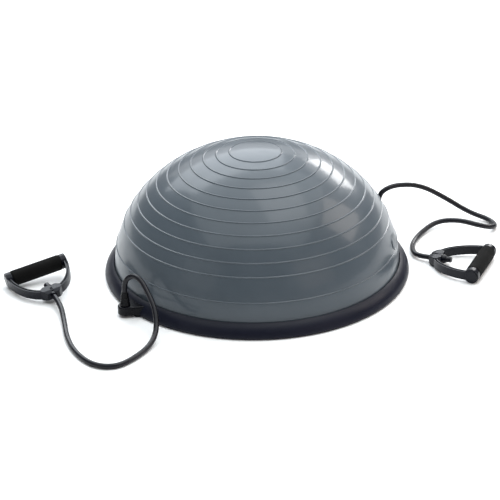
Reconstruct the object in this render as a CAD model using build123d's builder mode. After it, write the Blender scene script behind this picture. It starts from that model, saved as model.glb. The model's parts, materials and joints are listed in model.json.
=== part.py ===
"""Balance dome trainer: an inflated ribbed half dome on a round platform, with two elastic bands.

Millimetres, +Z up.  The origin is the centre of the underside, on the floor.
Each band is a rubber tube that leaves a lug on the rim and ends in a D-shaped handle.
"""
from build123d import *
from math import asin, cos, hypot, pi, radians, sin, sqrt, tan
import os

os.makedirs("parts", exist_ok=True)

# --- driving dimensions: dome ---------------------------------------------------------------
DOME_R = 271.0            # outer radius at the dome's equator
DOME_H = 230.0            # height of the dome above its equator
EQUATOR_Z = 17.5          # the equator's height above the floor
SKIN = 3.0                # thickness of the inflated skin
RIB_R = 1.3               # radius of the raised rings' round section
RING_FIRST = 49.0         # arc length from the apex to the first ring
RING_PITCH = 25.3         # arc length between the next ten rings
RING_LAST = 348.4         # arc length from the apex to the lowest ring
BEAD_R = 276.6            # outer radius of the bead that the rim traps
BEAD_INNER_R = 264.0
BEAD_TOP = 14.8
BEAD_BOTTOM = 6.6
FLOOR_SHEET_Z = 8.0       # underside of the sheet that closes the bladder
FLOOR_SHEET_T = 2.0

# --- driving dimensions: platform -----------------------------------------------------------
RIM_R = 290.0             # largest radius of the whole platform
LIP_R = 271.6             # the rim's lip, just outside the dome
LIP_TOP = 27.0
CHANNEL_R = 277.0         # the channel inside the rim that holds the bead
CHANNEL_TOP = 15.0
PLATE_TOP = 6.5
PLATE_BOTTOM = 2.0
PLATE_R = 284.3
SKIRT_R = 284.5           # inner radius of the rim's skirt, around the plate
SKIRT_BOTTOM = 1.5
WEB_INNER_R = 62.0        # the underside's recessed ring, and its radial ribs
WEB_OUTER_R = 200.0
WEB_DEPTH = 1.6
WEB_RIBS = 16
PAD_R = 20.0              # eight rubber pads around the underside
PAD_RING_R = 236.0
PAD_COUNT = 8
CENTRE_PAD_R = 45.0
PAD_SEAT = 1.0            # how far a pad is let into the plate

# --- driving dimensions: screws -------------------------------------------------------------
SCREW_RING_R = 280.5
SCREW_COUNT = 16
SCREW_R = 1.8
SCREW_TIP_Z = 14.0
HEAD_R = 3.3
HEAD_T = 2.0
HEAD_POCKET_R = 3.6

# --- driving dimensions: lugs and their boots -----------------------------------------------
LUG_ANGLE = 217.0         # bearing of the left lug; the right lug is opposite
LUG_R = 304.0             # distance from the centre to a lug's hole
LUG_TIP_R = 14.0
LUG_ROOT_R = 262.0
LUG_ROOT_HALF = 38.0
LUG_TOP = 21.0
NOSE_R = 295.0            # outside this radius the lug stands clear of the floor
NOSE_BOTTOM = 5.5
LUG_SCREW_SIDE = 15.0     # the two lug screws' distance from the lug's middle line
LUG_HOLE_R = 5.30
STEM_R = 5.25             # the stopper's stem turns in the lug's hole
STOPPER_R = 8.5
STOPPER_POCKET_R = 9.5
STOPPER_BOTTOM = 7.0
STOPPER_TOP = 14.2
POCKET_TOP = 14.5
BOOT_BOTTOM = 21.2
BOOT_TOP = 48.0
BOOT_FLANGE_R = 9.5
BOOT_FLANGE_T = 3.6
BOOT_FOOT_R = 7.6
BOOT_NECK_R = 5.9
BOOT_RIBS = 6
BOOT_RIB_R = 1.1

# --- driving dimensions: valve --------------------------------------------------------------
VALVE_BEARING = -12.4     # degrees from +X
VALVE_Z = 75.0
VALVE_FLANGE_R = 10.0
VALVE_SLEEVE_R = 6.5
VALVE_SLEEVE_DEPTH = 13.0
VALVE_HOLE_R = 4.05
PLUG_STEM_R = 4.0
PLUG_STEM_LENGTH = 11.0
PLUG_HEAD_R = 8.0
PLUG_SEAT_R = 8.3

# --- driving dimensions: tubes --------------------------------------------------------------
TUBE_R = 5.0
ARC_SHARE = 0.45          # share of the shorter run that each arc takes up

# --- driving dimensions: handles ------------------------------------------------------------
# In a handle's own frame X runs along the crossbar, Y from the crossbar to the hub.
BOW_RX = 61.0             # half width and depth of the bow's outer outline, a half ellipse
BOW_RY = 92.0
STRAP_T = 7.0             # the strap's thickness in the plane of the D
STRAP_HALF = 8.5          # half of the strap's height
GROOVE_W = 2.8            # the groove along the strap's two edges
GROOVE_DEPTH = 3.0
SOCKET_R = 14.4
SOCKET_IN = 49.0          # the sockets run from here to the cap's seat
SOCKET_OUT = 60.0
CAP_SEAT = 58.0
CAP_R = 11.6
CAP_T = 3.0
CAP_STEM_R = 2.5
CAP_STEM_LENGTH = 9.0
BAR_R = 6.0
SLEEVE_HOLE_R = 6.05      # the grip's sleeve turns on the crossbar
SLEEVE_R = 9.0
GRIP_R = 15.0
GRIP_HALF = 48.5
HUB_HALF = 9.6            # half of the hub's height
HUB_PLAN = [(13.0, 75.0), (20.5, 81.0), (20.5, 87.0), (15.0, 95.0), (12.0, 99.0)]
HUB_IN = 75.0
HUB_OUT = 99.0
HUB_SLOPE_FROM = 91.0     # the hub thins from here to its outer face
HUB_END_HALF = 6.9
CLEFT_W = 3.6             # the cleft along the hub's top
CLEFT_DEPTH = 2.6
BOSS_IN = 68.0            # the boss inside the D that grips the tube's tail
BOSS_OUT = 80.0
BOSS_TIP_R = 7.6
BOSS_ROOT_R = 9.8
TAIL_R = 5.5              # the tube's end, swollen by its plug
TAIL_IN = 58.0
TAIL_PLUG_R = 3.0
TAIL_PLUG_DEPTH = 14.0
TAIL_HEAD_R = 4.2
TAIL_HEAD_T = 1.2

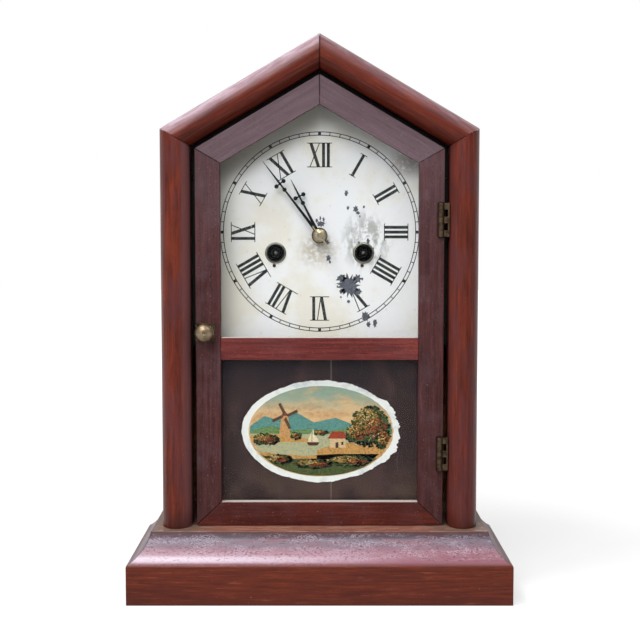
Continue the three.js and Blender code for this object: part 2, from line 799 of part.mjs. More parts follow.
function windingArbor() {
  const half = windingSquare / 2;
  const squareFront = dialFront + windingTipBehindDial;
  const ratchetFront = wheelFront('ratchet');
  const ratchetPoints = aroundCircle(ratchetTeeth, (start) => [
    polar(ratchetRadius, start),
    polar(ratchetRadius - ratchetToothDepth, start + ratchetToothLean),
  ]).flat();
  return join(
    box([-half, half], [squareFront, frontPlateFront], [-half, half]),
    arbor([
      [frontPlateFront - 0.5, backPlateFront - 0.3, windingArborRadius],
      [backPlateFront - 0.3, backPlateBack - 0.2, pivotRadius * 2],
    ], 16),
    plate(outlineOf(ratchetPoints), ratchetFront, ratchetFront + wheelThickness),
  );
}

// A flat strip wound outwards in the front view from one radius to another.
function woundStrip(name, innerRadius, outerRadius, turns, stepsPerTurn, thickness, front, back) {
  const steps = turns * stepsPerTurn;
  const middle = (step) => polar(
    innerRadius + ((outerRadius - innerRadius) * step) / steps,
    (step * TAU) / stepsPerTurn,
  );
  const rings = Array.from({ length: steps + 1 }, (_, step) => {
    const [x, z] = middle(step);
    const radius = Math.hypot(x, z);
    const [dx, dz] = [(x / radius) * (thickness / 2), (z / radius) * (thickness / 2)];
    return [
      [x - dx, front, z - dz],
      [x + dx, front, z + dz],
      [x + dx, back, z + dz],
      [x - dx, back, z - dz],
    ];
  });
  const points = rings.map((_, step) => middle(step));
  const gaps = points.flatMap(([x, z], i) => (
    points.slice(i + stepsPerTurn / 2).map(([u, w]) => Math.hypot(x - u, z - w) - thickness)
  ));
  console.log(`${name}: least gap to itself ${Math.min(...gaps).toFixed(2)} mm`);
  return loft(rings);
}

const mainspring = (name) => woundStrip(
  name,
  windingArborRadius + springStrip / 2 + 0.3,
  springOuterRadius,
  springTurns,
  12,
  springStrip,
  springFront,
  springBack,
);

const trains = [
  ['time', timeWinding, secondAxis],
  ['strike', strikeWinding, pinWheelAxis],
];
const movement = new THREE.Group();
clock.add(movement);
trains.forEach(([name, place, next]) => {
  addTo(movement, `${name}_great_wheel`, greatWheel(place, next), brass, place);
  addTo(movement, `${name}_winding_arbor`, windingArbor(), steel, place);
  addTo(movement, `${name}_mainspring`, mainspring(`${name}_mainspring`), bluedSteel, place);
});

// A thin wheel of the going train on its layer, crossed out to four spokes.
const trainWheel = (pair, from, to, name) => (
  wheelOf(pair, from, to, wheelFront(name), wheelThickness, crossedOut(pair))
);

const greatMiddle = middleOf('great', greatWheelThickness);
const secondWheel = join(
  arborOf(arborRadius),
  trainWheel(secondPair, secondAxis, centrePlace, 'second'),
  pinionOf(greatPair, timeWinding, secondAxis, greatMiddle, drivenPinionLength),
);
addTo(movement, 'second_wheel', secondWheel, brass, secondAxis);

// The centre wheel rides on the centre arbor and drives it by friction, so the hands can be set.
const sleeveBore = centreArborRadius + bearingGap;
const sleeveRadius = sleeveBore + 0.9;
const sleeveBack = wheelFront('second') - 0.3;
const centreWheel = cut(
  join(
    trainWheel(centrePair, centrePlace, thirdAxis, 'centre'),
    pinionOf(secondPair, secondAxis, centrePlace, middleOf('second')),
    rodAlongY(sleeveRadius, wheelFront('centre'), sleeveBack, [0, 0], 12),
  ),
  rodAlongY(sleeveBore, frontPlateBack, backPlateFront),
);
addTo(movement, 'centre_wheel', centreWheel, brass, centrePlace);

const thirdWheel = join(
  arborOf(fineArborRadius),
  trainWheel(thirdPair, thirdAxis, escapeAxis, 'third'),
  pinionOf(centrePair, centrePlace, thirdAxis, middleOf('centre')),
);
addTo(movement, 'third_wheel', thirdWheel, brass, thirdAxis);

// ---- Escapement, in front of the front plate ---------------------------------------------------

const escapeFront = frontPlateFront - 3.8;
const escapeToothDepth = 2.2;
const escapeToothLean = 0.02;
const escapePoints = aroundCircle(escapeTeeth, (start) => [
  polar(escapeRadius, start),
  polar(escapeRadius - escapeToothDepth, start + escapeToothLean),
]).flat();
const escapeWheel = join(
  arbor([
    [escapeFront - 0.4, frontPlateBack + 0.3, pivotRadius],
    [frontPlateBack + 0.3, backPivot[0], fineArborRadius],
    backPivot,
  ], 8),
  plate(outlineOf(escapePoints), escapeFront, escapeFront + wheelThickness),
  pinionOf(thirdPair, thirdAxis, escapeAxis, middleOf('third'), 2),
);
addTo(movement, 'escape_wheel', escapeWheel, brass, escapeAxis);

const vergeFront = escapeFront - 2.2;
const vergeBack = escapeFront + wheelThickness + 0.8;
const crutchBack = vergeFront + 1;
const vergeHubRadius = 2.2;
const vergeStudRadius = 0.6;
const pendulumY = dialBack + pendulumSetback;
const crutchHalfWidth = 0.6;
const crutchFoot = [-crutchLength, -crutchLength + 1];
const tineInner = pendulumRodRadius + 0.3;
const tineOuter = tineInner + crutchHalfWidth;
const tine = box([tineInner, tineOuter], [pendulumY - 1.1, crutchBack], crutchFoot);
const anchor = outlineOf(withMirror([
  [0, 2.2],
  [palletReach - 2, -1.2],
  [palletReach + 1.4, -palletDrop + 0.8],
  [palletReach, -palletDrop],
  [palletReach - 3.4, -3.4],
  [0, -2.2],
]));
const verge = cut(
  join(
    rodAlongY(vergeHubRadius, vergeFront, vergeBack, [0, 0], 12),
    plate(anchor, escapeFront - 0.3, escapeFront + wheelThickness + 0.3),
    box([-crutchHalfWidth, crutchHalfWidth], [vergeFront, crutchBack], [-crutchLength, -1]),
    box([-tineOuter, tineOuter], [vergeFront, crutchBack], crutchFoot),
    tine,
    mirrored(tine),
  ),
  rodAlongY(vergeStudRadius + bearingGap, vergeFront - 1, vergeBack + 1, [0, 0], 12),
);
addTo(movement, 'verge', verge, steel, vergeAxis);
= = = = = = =
Go through the records above and copy every line with the word "object".

Reconstruct the object in this render as a CAD model using build123d's builder mode. After it, write the Blender scene script behind this picture. It starts from that model, saved as model.glb. The model's parts, materials and joints are listed in model.json.
Continue the three.js and Blender code for this object: part 2, from line 799 of part.mjs. More parts follow.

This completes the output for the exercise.